Depuis 2013, et le TICAD V également à Yokohama, les relations nippo-africains ont connu un tournant. Le Japon a consacré 550 millions de dollars pour la paix et la stabilité en Afrique. Six d’entre-eux étaient attribués à la Mission internationale de soutien au Mali (Misma) et 540 allouées aux victime de ce conflit au Sahara. Lors du dernier TICAD VI, il apparaissait que l’Afrique représentait 28% de l’aide financière non-remboursable du Japon, 15% de la coopération technique et 4% des prêts confessionnels consentis par le Japon.
« Beaucoup à apprendre de l’Afrique »
Les échanges commerciaux entre le Japon et l’Afrique s’élevaient, en 2015, à 24 milliards de dollars. Une somme qui reste très loin du rival régional chinois dont le partenariat était de 179 milliards. Si la nouvelle route de la soie chinoise passe désormais par le continent noir, le Japon reste loin de vouloir déployer une stratégie aussi soutenue d’investissement que celui de l’Empire milieu. Au contraire, elle privilégie davantage la coopération.
« Nous avons beaucoup à apprendre de l’Afrique », concède, à TelQuel, Kasumi Kobayashi. Dans l’esprit du député-maire adjoint, un exemple vient en tête : la question de l’emploi des femmes. « À Yokohama, nous avons la première femme-maire du Japon et elle est particulièrement sensible à ce sujet. Nous avons pu observer que dans beaucoup de pays africains, beaucoup de femmes travaillent dans le secteur privé et public. Nous sommes particulièrement attentifs à cette évolution pour faire avancer la place des femmes dans la société japonaise », indique-t-il, tout en mentionnant que plusieurs femmes entrepreneurs africaines ont fait le déplacement, en 2016, pour faire part de leur expérience.

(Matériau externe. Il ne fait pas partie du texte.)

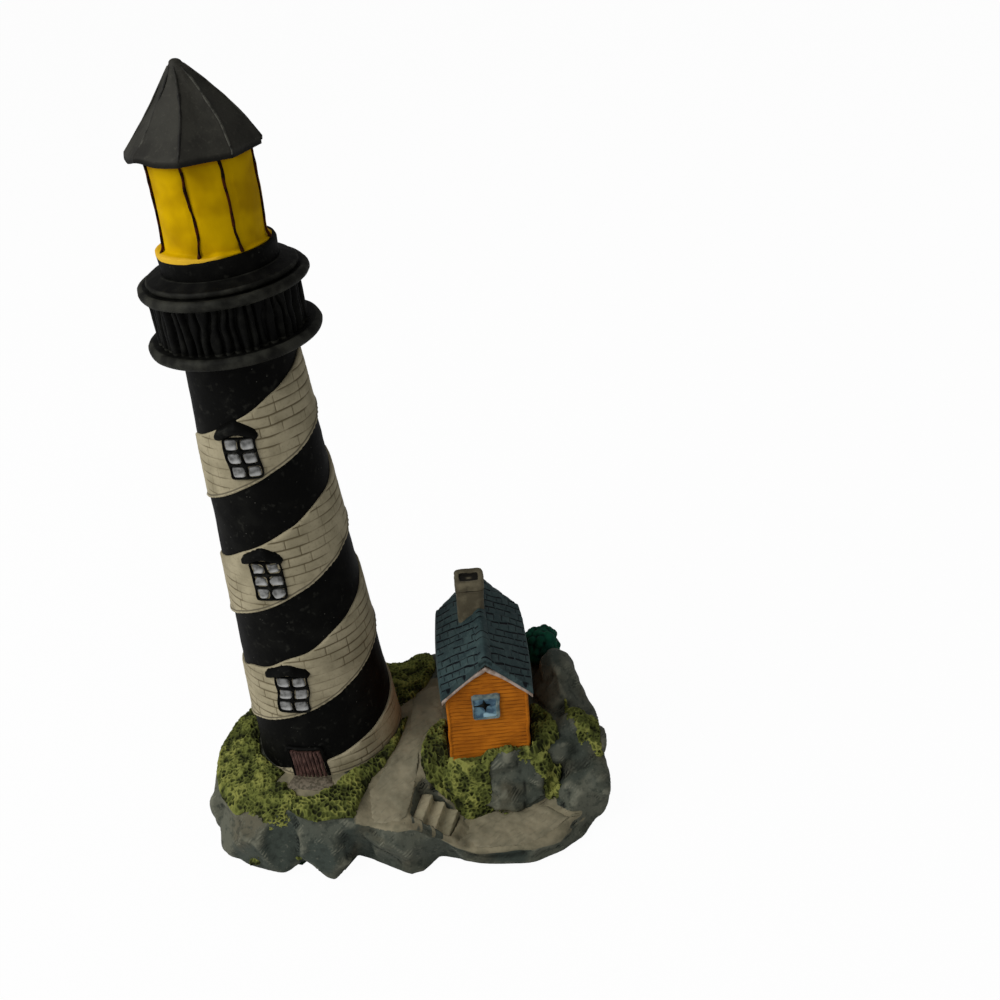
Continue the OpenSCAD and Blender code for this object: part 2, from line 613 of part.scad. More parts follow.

« La ville de Yokohama poursuivra ses efforts afin d’approfondir la coopération avec les pays africains au niveau des villes, tout en partageant activement son expérience en développement urbain et ses solutions innovantes aux enjeux d’urbanisme », a quant à elle fait savoir Fumiko Hayashi, mairesse de Yokohama au moment où sa ville fut choisie pour accueillir le TICAD VI. Yokohama. Considérée comme « la ville japonaise la plus proche de l’Afrique », la ville accueillera cet été son troisième sommet TICAD après 2008 et 2013. Un septième sommet qui s’articulera autour d’axes majeurs de développement comme le renforcement d’échanges entre citoyens, le soutien à l’entreprenariat ou l’aide à la coopération technique.
« Dans le cadre de la question d’approvisionnement en eau, lors de l’année 2017, nous avons accueilli 546 stagiaires venant de quarante-sept pays africains, et avons envoyé soixante-six employés municipaux dans treize pays du continent », détaille Kasumi Kobayashi. L’élu cite l’amélioration des activités d’adduction d’eau au Malawi en 2014 ou encore les projets, intégralement financée par le bureau municipal des eaux de la ville, et initiés par la Yokohama Water Co.,Ltd pour réduire l’eau non comptabilisé au Nigéria et au Rwanda.
Transition verte et multiculturalisme
Avec ses plus de 3,7 millions d’habitants, la ville de Yokohama est la deuxième ville du Japon derrière l’agglomération de Tokyo. Alors qu’elle a, pendant des décennies, souffert de problèmes environnementaux nuisant à son attractivité, la métropole est devenue en vingt-cinq ans, un exemple mondial de Smart city. Autour d’une politique urbaine, dont le port de commerce Minato Mirai 21 constitue la clé de voûte, Yokohama a entamé une métamorphose verte appuyée par une politique environnementale et d’innovation sociale. « Notre tissu économique est aujourd’hui composé de 98% de PME et nous souhaitons apporter au continent africain notre expérience d’intégration de ces entreprises », ajoute le maire adjoint de Yokohama.
En ce sens, la gestion des déchets en Afrique figure comme l’un des points clés traités lors du prochain sommet TICAD. La Plateforme africaine des villes propres (ACCP) en est l’un des exemples. Créée en 2017 avec l’appui du ministère japonais de l’environnement et l’Agence japonaise de coopération internationale (JICA), une trentaine de pays africains s’étaient concertées pour la première réunion annuelle, à Rabat, fin juin dernier. Indispensable dans la réalisation Objectifs de développement durable à l’horizon 2030, la gestion des déchets en Afrique sera débattue lors du prochain sommet à travers l’exemple de Yokohama.
« TICAD IV et TICAD V ont rapproché Yokohama de l’Afrique », souligne Kobayashi. L’élu voit dans ce partenariat un moyen d’oeuvrer au multiculturalisme. « En 2008, chaque école de Yokohama a choisi un pays africain et durant une année, les élèves ont approfondi leur connaissance sur le pays en question, détaille-t-il. Avant de conclure : C’est une campagne qui existe toujours, depuis dix ans donc, sauf qu’elle a été agrandie à l’ensemble des citoyens de Yokohama. Aucune municipalité japonaise ne mène une campagne similaire ».